The call came a few days later. I would be shooting my first feature at the age of 21. We would shoot in 35mm, and I could pick my own crew. The film was going to be erotic, maybe X-rated. It was set in a dystopian future when sex and expression is not allowed, just making babies and that's it. I don't think I ever saw the script, just a list of scenes and locations. They knew we could roll with whatever they threw at us, as long as we had one big light and fast lenses we would be fine.

The weeks churned past and I bought a black cap in some random moment. It had an ace of spades on it. The guys at the camera rental house picked up on it. "Hey Ace!" They called out when I come to look at lenses, to make sure the camera body was quiet enough. "One shot, that's all he needs. One take." They said, not joking so much as wishing us luck. I looked a lot older than my age but they knew I was green.

The relationship between the director and the cinematographer is complicated. There are boundaries, lines you do not cross. There are very different languages, and the result is one combined, messy, precise, emotional chemistry experiment. She had never worked in film, just with video people who followed a certain process that was far from what feature filming requires. I did everything to make her feel safe. I made sure things were fast and beautiful, that there was a little sparkle in every eye, that the shadows stretched long when they needed to. I was quiet. I told jokes when the day was over. My crew were a bunch of cracker jacks, all moonlighting to support me. There are few things in the world as mesmerizing as a small crew from New York. They are like cheetahs that can see the future. If I asked for a different lens, It was already sitting next to me. If I asked for some edge light, it was already being wired.

Ten days later, most of them 18 hours or more, we finished on time and under budget. I gave Candace my hat which she wore proudly. "Now, you're the Ace." I told her and she pecked me on the cheek, held me tighter than I can remember being hugged. We had a great party at her floor-through in Brooklyn. I cooked along with our producer and Candace told me she smelled like garlic getting off a plane three days later because of us.

The film never really made it anywhere, not even a real release but it didn't matter somehow. My name had been in Variety next to hers and that somehow meant something to me, a victory unto itself.  I saw the rushes - some of them looked like a Bergman film. No one would ever see the film we shot, and it did not matter for some reason. We had seen it.

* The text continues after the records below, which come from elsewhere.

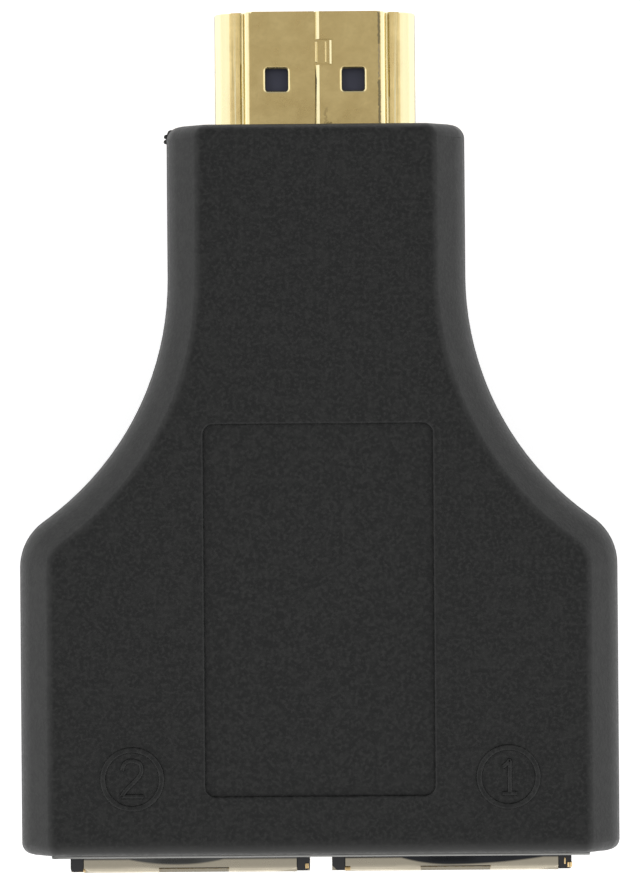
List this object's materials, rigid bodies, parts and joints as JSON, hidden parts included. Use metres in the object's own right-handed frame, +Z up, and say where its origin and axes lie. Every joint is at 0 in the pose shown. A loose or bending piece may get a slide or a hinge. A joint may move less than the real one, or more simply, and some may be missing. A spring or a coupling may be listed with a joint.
{
  "type": "hdmi extender",
  "caption": "Video extender end unit: a black moulded housing flares from a gold-plated plug at its neck to shielded modular jacks side by side at its wide end.",
  "frame": {"origin": "under the middle of the part, on the flat outside of the rear cover, which it lies on", "axes": "+Y along the part towards the plug's tip, +Z up through the front cover's face with the recess and the numbered rings, +X across to the jack numbered 1"},
  "size_m": [0.0406, 0.0586, 0.0176],
  "materials": {
    "housing": "fine spark-eroded texture",
    "plug_plating": "satin gold plating on stamped sheet",
    "contact_plating": "bright gold plating",
    "insulator": "smooth moulded",
    "jack_plating": "nickel-plated sheet, slightly warm",
    "board": "solder mask",
    "capacitor": "fired ceramic",
    "resistor": "glazed"
  },
  "bodies": {
    "adapter": {"front_cover": "housing", "rear_cover": "housing", "circuit_board": "board", "plug_shell": "plug_plating", "plug_nose": "insulator", "plug_rear_block": "insulator", "plug_upper_contacts": "contact_plating", "plug_lower_contacts": "contact_plating", "chip_capacitors": "capacitor", "chip_resistors": "resistor", "port_1_shield": "jack_plating", "port_1_back_plate": "jack_plating", "port_1_housing": "insulator", "port_1_contact_insert": "insulator", "port_1_contact_tails": "contact_plating", "port_2_shield": "jack_plating", "port_2_back_plate": "jack_plating", "port_2_housing": "insulator", "port_2_contact_insert": "insulator", "port_2_contact_tails": "contact_plating"},
    "port_1_springs": {"port_1_contact_springs": "contact_plating"},
    "port_2_springs": {"port_2_contact_springs": "contact_plating"}
  },
  "joints": [
    {"name": "port_1_contact_flex", "type": "hinge", "parent": "adapter", "child": "port_1_springs", "pos_m": [0.00885, -0.02419, 0.0128], "axis": [1, 0, 0], "range_deg": [0, 11.5], "stiffness_Nm_per_rad": 0.27},
    {"name": "port_2_contact_flex", "type": "hinge", "parent": "adapter", "child": "port_2_springs", "pos_m": [-0.00885, -0.02419, 0.0128], "axis": [1, 0, 0], "range_deg": [0, 11.5], "stiffness_Nm_per_rad": 0.27}
  ]
}
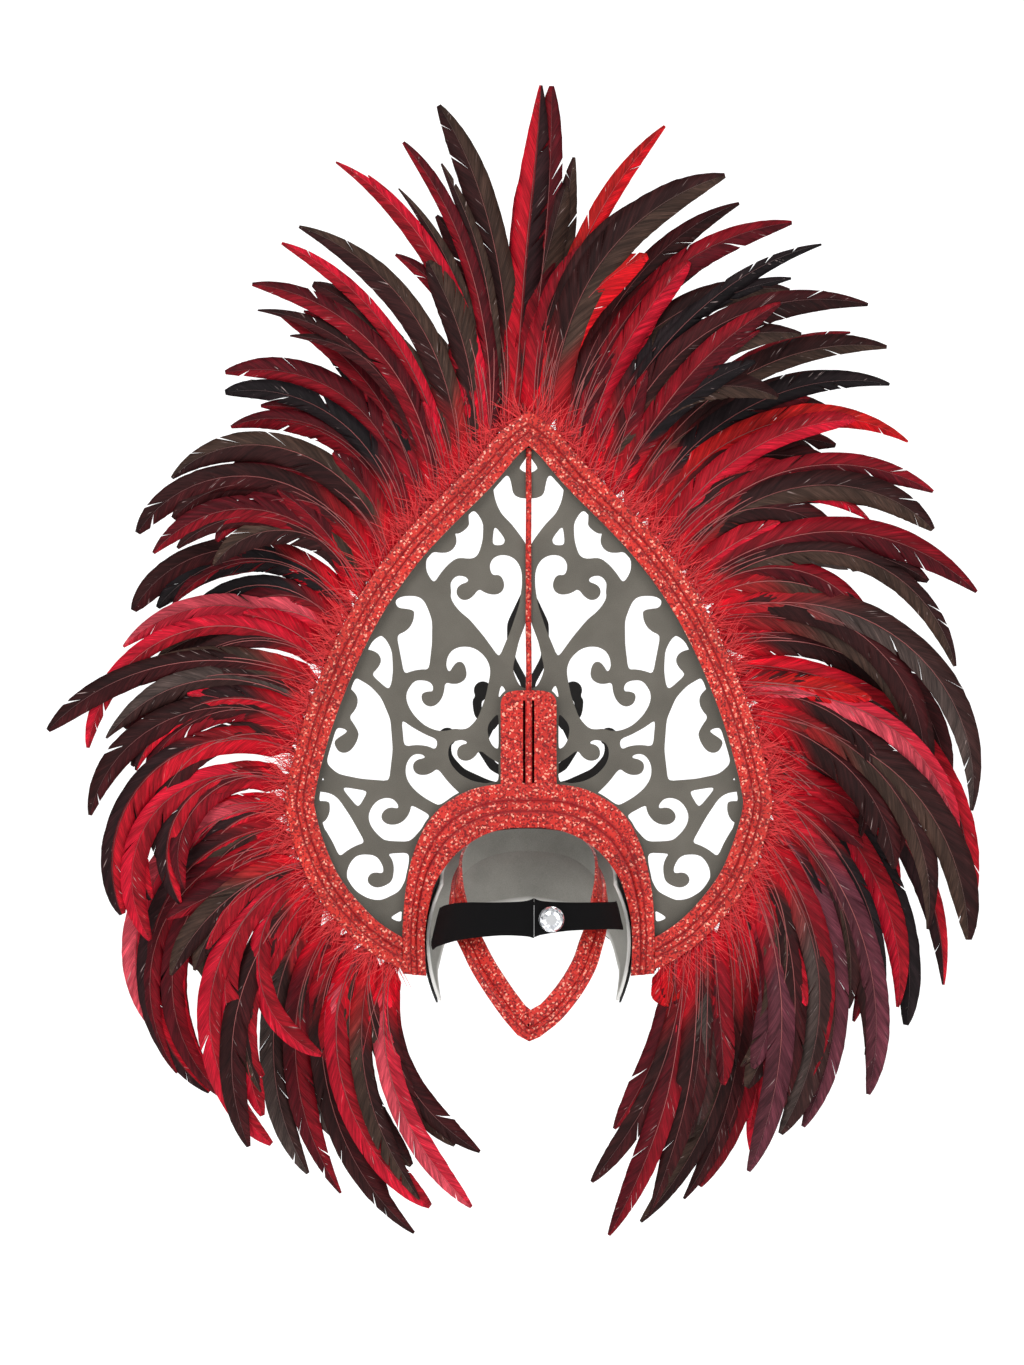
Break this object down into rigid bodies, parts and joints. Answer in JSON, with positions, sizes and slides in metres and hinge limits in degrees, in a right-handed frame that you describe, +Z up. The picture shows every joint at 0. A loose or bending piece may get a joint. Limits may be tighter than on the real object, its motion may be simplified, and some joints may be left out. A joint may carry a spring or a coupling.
{
  "type": "feathered headdress",
  "caption": "Tall carnival headdress: pierced spade-shaped panel edged in red glitter, fringed with long curved cock-tail feathers, on a forehead band with a nape ring.",
  "frame": {"origin": "middle of the head opening at the height of the elastic strap, where the headdress sits on the head", "axes": "+Y the way the wearer faces, +X the wearer's right, which is the right of the picture seen from behind, +Z up along the panel"},
  "size_m": [0.8399, 0.2082, 1.0482],
  "materials": {
    "dark_foam": "dark grey closed-cell foam sheet, faintly mottled",
    "grey_foam": "grey foam sheet with pale cut edges",
    "black_foam": "thin black foam",
    "red_glitter": "red glitter sheet with a pressed cord rib",
    "black_elastic": "woven black elastic",
    "crystal": "clear cut stone with a silvered back",
    "feather_brown": "dark brown cock-tail feather with red base",
    "feather_maroon": "maroon cock-tail feather with red base",
    "feather_crimson": "crimson cock-tail feather with downy base"
  },
  "bodies": {
    "root": {"pierced_panel": "dark_foam", "rim_core": "dark_foam", "arch_core": "dark_foam", "rim_band": "red_glitter", "arch_band": "red_glitter", "centre_tab": "red_glitter", "centre_rod": "red_glitter", "forehead_band": "grey_foam", "forehead_cover": "black_foam", "front_plaque": "black_foam", "nape_ring": "red_glitter", "strap_left": "black_elastic", "strap_right": "black_elastic", "crystal_button": "crystal", "feather_fan_left_01": "feather_brown", "feather_fan_left_02": "feather_maroon", "feather_fan_left_03": "feather_brown", "feather_fan_left_04": "feather_crimson", "feather_fan_left_05": "feather_maroon", "feather_fan_left_06": "feather_brown", "feather_fan_left_07": "feather_maroon", "feather_fan_left_08": "feather_brown", "feather_fan_left_09": "feather_crimson", "feather_fan_left_10": "feather_maroon", "feather_fan_left_11": "feather_brown", "feather_fan_left_12": "feather_maroon", "feather_fan_right_01": "feather_brown", "feather_fan_right_02": "feather_maroon", "feather_fan_right_03": "feather_brown", "feather_fan_right_04": "feather_crimson", "feather_fan_right_05": "feather_maroon", "feather_fan_right_06": "feather_brown", "feather_fan_right_07": "feather_maroon", "feather_fan_right_08": "feather_brown", "feather_fan_right_09": "feather_crimson", "feather_fan_right_10": "feather_maroon", "feather_fan_right_11": "feather_brown", "feather_fan_right_12": "feather_maroon", "feather_fan_right_13": "feather_brown"}
  },
  "joints": []
}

Life went on. Like every film project, the intense relationships disengage, parting ways with a gentle understanding. We would meet in the street sometimes, faces bright and open, familiar. Some things can never be forgotten. They live right under your skin, forever. I think the last time I saw her it was in Spring. She had died her hair blonde (or so I thought at the time). She had that great gravelly laugh, as she said my name rolling the r. She looked well. I will remember her that way, with the wet smell of early morning rain steaming off the asphalt, the traffic on Houston rumbling around us, the sun whacking down into the alleys.

How impossible to hear she died, halfway across the world. If I was still living in New York I would walk across the Brooklyn Bridge, and do some small pilgrimage in her honor. Instead I am looking out the window eating breakfast after taking E to school. I come home, and play with V. She stands a little on my stomach if I hold her in the air above me. Her laugh is a little wave of gurgling sugary noises. I will look at N a little bit longer than normal today. I will watch her cheeks, her eyes lowered, the curl of her lips.



Comments

Colette said…
Thank you for sharing these stories, I feel like I have lived them now.
Portlandia said…
What a lovely remembrance, Marco. I am so sorry for your loss. Peace to you both.
liv said…
"Anything can happen to anyone at any time."

She sounds wonderful, such a sad lose for the world, for your world.
Sorrow, grief, peace - that's the hard path.